La técnica empleada también es digna de mención. Mientras el maestro trataba de ajustar la separación de los contactos metiendo un destornillador por la abertura del volante magnético, un aprendiz aguantaba el cable enrollado a la bujía y el otro le daba al pedal de arranque para comprobar la chispa. Chispa había y calambrazos también, ya que el que aguantaba el cable enrollado en la bujía soltaba un "me cago en dios" cada vez que el otro le daba una patada al pedal de arranque, pero la puta moto no arrancaba. El maestro se lo tomó muy a pecho y dijo que allí no se movía nadie hasta que la moto arrancara. Más a pecho se lo tomó el propietario de la moto, que era el Guerra, el meteorólogo vocacional del pueblo que tenía la casilla a medio camino entre el pueblo y la Aljabara, y un observatorio astronómico, según decían, en lo alto de un olivo, desde el cual elaboraba los pronósticos del tiempo.

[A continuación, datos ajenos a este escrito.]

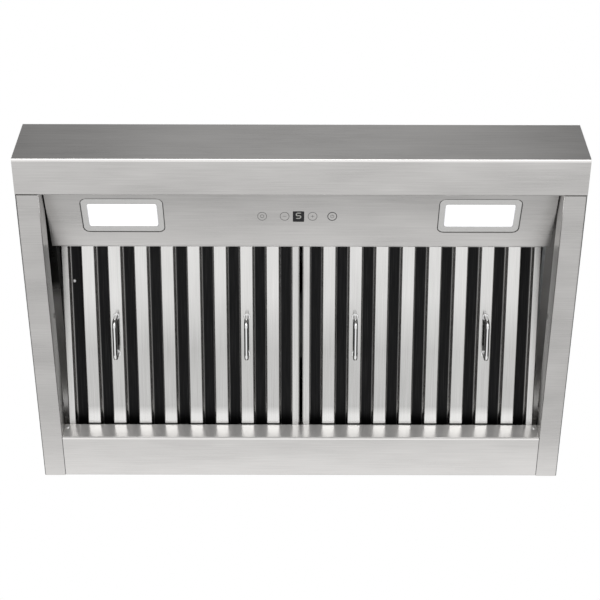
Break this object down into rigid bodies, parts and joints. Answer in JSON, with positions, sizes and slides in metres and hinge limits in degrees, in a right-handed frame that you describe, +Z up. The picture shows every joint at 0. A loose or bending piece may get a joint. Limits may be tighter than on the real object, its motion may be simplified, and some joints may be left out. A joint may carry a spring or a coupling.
{
  "type": "range hood insert",
  "caption": "Stainless range hood insert with a sloped lamp and touch panel, baffle filters over a rear grease trough, a scroll blower and a round duct collar with damper flaps.",
  "frame": {"origin": "middle of the footprint, in the plane of the rim's underside", "axes": "+X along the width to the right as seen from the front, +Y from the front face to the rear, +Z up towards the duct collar; the front face looks along -Y"},
  "size_m": [0.76, 0.526, 0.3293],
  "materials": {
    "brushed_steel": "brushed along the width, satin",
    "polished_steel": "bright rolled, nearly mirror, fine lengthwise grain",
    "back_steel": "dark in the shade of the face baffles",
    "chrome_wire": "bright plated wire",
    "galvanised": "galvanised sheet, faint spangle",
    "spring_steel": "plain bright steel",
    "lamp_lens": "white diffuser, lit",
    "black_glass": "gloss black window with a pale figure",
    "circuit_board": "green solder mask",
    "black_paint": "satin black",
    "grey_plastic": "moulded, fine texture",
    "wheel_black": "satin black",
    "rubber": "matt",
    "wire_insulation": "smooth sleeve"
  },
  "bodies": {
    "hood": {"front_panel": "brushed_steel", "left_side_panel": "brushed_steel", "right_side_panel": "brushed_steel", "rear_panel": "brushed_steel", "lamp_panel": "brushed_steel", "roof_panel": "galvanised", "chamber_wrap": "galvanised", "chamber_left_end": "galvanised", "chamber_right_end": "galvanised", "left_lamp_housing": "galvanised", "right_lamp_housing": "galvanised", "volute_wrap": "galvanised", "volute_left_plate": "galvanised", "volute_right_plate": "galvanised", "motor_bracket": "galvanised", "capacitor_clip": "galvanised", "duct_collar": "galvanised", "junction_box": "galvanised", "junction_cover": "galvanised", "left_lamp_bezel": "polished_steel", "left_lamp_lens": "lamp_lens", "left_lamp_led_board": "circuit_board", "left_lamp_lead": "wire_insulation", "left_filter_catch_1": "spring_steel", "left_filter_catch_2": "spring_steel", "right_lamp_bezel": "polished_steel", "right_lamp_lens": "lamp_lens", "right_lamp_led_board": "circuit_board", "right_lamp_lead": "wire_insulation", "right_filter_catch_1": "spring_steel", "right_filter_catch_2": "spring_steel", "touch_board": "circuit_board", "display_window": "black_glass", "control_box": "grey_plastic", "control_box_lid": "grey_plastic", "motor_body": "black_paint", "capacitor": "grey_plastic", "damper_rod": "spring_steel", "wire_bushing": "rubber", "motor_lead": "wire_insulation", "supply_lead": "wire_insulation"},
    "left_filter": {"left_filter_face_baffles": "polished_steel", "left_filter_outer_channel": "polished_steel", "left_filter_inner_channel": "polished_steel", "left_filter_back_baffles": "back_steel", "left_filter_handle_1": "chrome_wire", "left_filter_handle_2": "chrome_wire"},
    "right_filter": {"right_filter_face_baffles": "polished_steel", "right_filter_outer_channel": "polished_steel", "right_filter_inner_channel": "polished_steel", "right_filter_back_baffles": "back_steel", "right_filter_handle_1": "chrome_wire", "right_filter_handle_2": "chrome_wire"},
    "blower_rotor": {"wheel_disc": "wheel_black", "wheel_left_blades": "wheel_black", "wheel_right_blades": "wheel_black", "motor_shaft": "spring_steel"},
    "damper_front": {"damper_flap_front": "galvanised"},
    "damper_rear": {"damper_flap_rear": "galvanised"}
  },
  "joints": [
    {"name": "left_filter_hinge", "type": "hinge", "parent": "hood", "child": "left_filter", "pos_m": [-0.17272, 0.1933, 0.0314], "axis": [1, 0, 0], "range_deg": [0, 75]},
    {"name": "right_filter_hinge", "type": "hinge", "parent": "hood", "child": "right_filter", "pos_m": [0.17272, 0.1933, 0.0314], "axis": [1, 0, 0], "range_deg": [0, 75]},
    {"name": "blower_spin", "type": "hinge", "parent": "hood", "child": "blower_rotor", "pos_m": [0, 0.122, 0.199], "axis": [1, 0, 0], "continuous": true},
    {"name": "damper_front_hinge", "type": "hinge", "parent": "hood", "child": "damper_front", "pos_m": [0, 0.067, 0.3053], "axis": [-1, 0, 0], "range_deg": [0, 75]},
    {"name": "damper_rear_hinge", "type": "hinge", "parent": "hood", "child": "damper_rear", "pos_m": [0, 0.067, 0.3053], "axis": [1, 0, 0], "range_deg": [0, 75]}
  ]
}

Harto de las excusas del  mecánico, le dijo "maestro me voy a tomar algo ancá el Catalino y como cuando vuelva no esté la moto en marcha va a haber tormenta. El maestro pensó que tal vez no fuera mala idea hacer él también un reset y le dijo a uno de los aprendices que fuera a su casa y le dijera a su mujer que le trajera la cena. La mujer no tardó mucho en llegar con una cesta. Subimos todos a un soberaíllo ande había de to, sobretó mierda. La mujer sacó de la cesta medio kilo de pan y una lata de sardinas de aquellas grandes, a la que le quedaban tres o cuatro capas de sardinas en el fondo. Igual había un kilo. Lo puso en el suelo directamente, cogió la cesta y se marchó por donde había venido.

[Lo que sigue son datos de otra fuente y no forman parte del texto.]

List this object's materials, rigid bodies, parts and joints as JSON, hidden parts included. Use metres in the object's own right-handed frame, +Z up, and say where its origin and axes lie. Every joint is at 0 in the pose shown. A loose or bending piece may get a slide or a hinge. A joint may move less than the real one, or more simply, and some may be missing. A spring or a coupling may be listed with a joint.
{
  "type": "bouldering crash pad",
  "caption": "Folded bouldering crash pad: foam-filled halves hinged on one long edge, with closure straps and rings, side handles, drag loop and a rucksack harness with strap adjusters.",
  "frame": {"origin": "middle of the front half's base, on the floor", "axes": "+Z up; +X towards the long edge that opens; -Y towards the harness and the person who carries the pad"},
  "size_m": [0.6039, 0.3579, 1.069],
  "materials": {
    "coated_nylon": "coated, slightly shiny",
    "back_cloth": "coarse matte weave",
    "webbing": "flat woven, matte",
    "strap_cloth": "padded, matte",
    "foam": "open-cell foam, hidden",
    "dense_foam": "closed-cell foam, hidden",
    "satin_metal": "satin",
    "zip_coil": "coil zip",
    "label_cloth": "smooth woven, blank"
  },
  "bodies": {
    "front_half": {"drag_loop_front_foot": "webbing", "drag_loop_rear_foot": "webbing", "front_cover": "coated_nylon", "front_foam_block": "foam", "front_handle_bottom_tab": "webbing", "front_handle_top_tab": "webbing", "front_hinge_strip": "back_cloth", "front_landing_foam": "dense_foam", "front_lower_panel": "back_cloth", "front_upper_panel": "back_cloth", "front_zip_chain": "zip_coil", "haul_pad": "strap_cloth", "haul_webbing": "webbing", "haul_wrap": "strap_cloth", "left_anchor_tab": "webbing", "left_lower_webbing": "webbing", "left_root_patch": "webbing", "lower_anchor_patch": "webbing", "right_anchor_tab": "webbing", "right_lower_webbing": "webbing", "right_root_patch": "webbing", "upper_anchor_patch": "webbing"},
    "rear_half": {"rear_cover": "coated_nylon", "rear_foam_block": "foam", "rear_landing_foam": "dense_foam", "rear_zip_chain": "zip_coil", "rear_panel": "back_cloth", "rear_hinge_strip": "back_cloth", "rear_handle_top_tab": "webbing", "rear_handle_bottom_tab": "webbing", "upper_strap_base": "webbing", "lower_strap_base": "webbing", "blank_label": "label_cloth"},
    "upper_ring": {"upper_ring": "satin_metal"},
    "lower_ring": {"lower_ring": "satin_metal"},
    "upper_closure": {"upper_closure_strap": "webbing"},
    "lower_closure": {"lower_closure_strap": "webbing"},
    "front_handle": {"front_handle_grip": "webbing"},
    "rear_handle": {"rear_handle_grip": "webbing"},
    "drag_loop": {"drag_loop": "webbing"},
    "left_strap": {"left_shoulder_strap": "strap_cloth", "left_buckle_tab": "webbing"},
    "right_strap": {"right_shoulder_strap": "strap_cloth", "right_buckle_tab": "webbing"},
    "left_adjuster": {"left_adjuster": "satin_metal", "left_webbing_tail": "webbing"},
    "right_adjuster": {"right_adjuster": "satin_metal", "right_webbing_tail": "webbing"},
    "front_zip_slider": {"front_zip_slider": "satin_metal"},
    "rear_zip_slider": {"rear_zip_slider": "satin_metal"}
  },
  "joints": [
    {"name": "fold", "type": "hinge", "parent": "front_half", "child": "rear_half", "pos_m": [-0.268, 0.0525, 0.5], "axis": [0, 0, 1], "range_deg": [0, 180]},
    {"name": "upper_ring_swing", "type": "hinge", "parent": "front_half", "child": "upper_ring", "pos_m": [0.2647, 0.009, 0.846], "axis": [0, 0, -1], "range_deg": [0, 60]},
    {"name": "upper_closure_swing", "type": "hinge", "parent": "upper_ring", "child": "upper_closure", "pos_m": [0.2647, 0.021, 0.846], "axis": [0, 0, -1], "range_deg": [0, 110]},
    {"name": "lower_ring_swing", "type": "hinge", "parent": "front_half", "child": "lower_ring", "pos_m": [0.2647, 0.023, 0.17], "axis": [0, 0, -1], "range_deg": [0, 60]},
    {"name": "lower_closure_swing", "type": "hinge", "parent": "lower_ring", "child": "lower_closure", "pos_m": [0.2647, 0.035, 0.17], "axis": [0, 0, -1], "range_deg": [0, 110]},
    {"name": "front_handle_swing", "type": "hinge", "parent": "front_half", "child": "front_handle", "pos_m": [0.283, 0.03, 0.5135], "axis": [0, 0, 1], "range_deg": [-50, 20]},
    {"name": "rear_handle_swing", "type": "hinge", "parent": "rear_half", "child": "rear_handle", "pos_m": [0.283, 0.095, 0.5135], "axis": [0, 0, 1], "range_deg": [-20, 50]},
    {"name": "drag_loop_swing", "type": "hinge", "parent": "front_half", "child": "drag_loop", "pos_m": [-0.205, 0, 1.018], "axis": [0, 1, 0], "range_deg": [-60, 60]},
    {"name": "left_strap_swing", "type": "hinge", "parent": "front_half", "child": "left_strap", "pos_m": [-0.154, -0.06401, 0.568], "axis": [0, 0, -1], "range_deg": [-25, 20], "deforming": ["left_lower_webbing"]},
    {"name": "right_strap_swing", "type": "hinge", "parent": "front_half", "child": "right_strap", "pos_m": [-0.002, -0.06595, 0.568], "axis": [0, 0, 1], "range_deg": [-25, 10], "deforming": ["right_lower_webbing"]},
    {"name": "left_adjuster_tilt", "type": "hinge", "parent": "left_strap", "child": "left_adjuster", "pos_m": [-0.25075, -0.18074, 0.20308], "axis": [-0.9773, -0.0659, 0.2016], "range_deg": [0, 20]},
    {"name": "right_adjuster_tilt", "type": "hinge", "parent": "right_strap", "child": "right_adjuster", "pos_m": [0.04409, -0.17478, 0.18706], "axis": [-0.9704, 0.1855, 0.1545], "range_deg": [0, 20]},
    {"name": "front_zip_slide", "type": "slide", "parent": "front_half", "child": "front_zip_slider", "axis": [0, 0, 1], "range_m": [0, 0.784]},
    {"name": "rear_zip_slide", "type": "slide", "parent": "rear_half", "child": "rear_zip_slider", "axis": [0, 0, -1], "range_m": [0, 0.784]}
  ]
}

Al maestro ni se le pasó por la cabeza lavarse las manos. Tampoco había donde ni con qué. Ni mucho menos, repartir alguna sardinilla con los presentes, que éramos los cuatro aprendices y un servidor que estábamos todos metios en el soberaíllo. No le incomodaba en absoluto nuestra presencia mientras comía. Sentado en una banqueta, le pegó un pellizco al medio kilo y metió un sopón en la lata de las sardinas, lo sacó chorreando aceite y se lo zampó. Luego agarró un puñao de sardinas, que siguió el mismo camino. Los presentes mirábamos y el maestro comía. Esta era una situación muy aceptada en aquellos tiempos. El que no tenía con qué, miraba y el que tenía con qué, comía, sin sentirse incómodo en  absoluto. Desde el púlpito ya se encargaban los ministros de dios de decir que el pasaba hambre era porque se lo merecía.

Muchas noches, el maestro debía cenar lo mismo, lo cual no estaba mal para la época porque había por allí cerca varias latas iguales a aquella de la que él estaba comiendo y que una vez vacías las destinaba a otros usos. Alguna contenía agua sucia, gasolina, gasoil. Una que contenía aceite quemado de motor estaba peligrosamente cerca de aquella de la que él estaba comiendo y que el maestro no se había molestado en poner a prudente distancia. El soberaillo no tenía más iluminación que una bombilla de 25 vatios. En un momento en que tenía en la mano un sopón dispuesto para meterlo en la lata de las sardinas se fue la luz y, aunque debido a la oscuridad no pude verlo, juraría que el maestro lo había metió en la del aceite de motor quemao

La luz no tardó en volver, el maestro se tragó el sopón y por el brillo tornasolado del aceite que le chorreaba por la comisura de los labios vi que había acertado en mi suposición. No hizo ningún mohín ni gesto extraño y se limitó a decir, coño mi mujer ya ha vuelto a comprar las sardinas de ancá la Piompa y mira que le tengo dicho que no las compre de allí que el aceite es mu picantillo.

Aunque yo había oído contar que había en el pueblo un tal Matruco que le echaba a la tostá el aceite del Velón y no había cabida en aquellos tiempos para estómagos melindrosos, el mío no me permitió aguardar a reacciones y comentarios. Eché por las escalerillas abajo y no paré hasta la puerta de Escalera, donde me dieron unas arcás tremendas. Los días siguientes le fui preguntando a mi primo si el maestro tenia cagaleras y me dijo que lo que tenia era una mala leche de cuidao porque aún no habían podido arrancar la ISO. El Guerra estuvo por lo menos una semana yendo y viniendo a pata. Dios la ISO y en Fuentes la vendía Soplaguiso.